The guide is therefore an essential tool, which combines photographs, graphics, drawings and maps that convey to the visitor and his companion a series of practical information with the aim of helping in orientation within the museum and providing important information on the spaces, such as the presence of particularly noisy areas.
With these 3 Neapolitan museums, the Museo per tutti network extends further throughout the country, thus reaching 36 accessible museums and cultural sites, including the Pinacoteca di Brera and the Castello Sforzesco in Milan, the Museo Nazionale Romano and the Museo degli Innocenti in Florence.
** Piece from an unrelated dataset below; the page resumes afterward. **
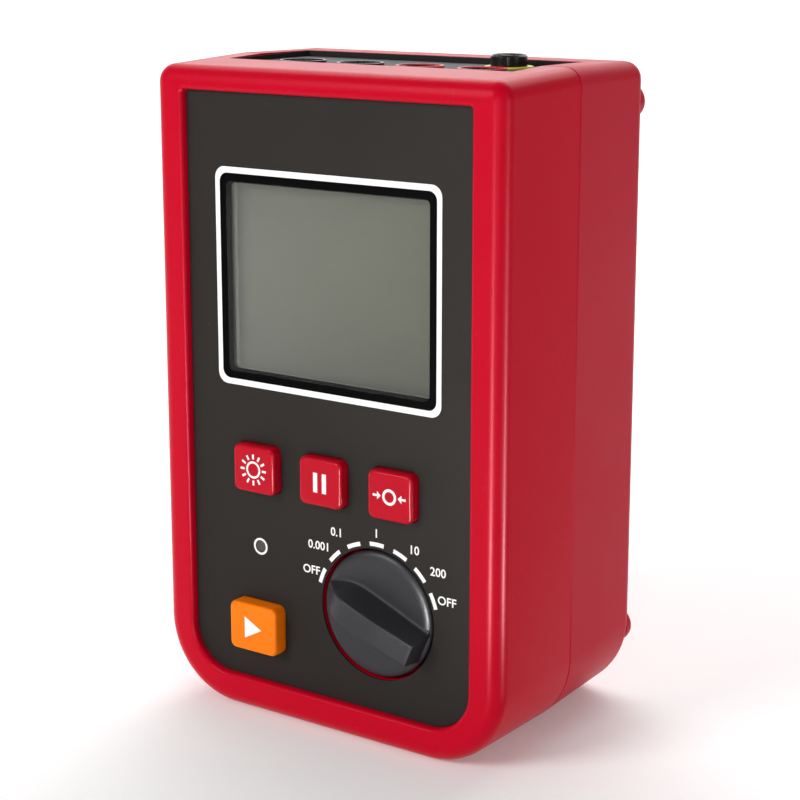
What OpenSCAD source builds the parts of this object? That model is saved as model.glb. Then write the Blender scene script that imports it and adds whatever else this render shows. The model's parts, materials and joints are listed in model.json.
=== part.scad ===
// Micro ohmmeter: a hand-held four-wire resistance meter in a two-part moulded case.
// Millimetres. X runs to the right, Y from the front face to the back, Z up.
// The origin lies under the middle of the whole outline, on the face that the meter stands on.

/* [Case] */
// Outside width of the case at the parting line
case_w = 110; // [107:1:118]
// Outside height of the case at the parting line
case_h = 174; // [172:1:186]
// Outside depth of the case, from the bezel to the back
case_d = 70; // [68:1:78]
// Depth of the front shell, from the bezel to the parting line
front_shell_d = 33.2; // [32.4:0.2:35]
// Wall of both shells
wall = 2.5; // [2.3:0.1:2.8]
// Radius of the two bottom corners
bottom_r = 22; // [18:1:24]
// Radius of the two top corners
top_r = 4.6; // [3:0.2:7]
// Rounding of the front edges
front_edge_r = 4; // [2:0.5:5]
// Rounding of the back edges
back_edge_r = 5; // [2:0.5:6]
// How much each side draws in from the parting line to the front
front_side_draft = 1.3; // [0.6:0.1:1.5]
// How much the top draws down from the parting line to the front
front_top_draft = 1.4; // [0.6:0.1:1.6]
// How much each side draws in from the parting line to the back
back_side_draft = 1; // [0.5:0.1:1.3]
// How much the top draws down from the parting line to the back
back_top_draft = 0.3; // [0.1:0.1:0.8]
// Chamfer on each shell at the parting line
seam_chamfer = 0.35; // [0.1:0.05:0.6]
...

Marcella Drago, Secretary General of the De Agostini Foundation, stated: “As a Foundation, we are already present in Naples with some projects to combat educational fragility and facilitate job placement, also in collaboration with other foundations that operate in the area. We are happy to be able to make available to the city, together with L'abilità, also Museo per tutti, a project that makes us particularly proud. In fact, we believe that offering people with intellectual disabilities the opportunity to enjoy works of art and enjoy beauty is as important as eliminating the architectural barriers that limit people with physical disabilities. Our commitment for the future is to make Museo per tutti a recognized and widespread reality throughout the country”.
The guide can be downloaded from the websites of the 3 museum sites and from the Museo per tutti website (www.museopertutti.org). Printed copies can be found at the respective ticket offices, where you can ask for information on how to use them.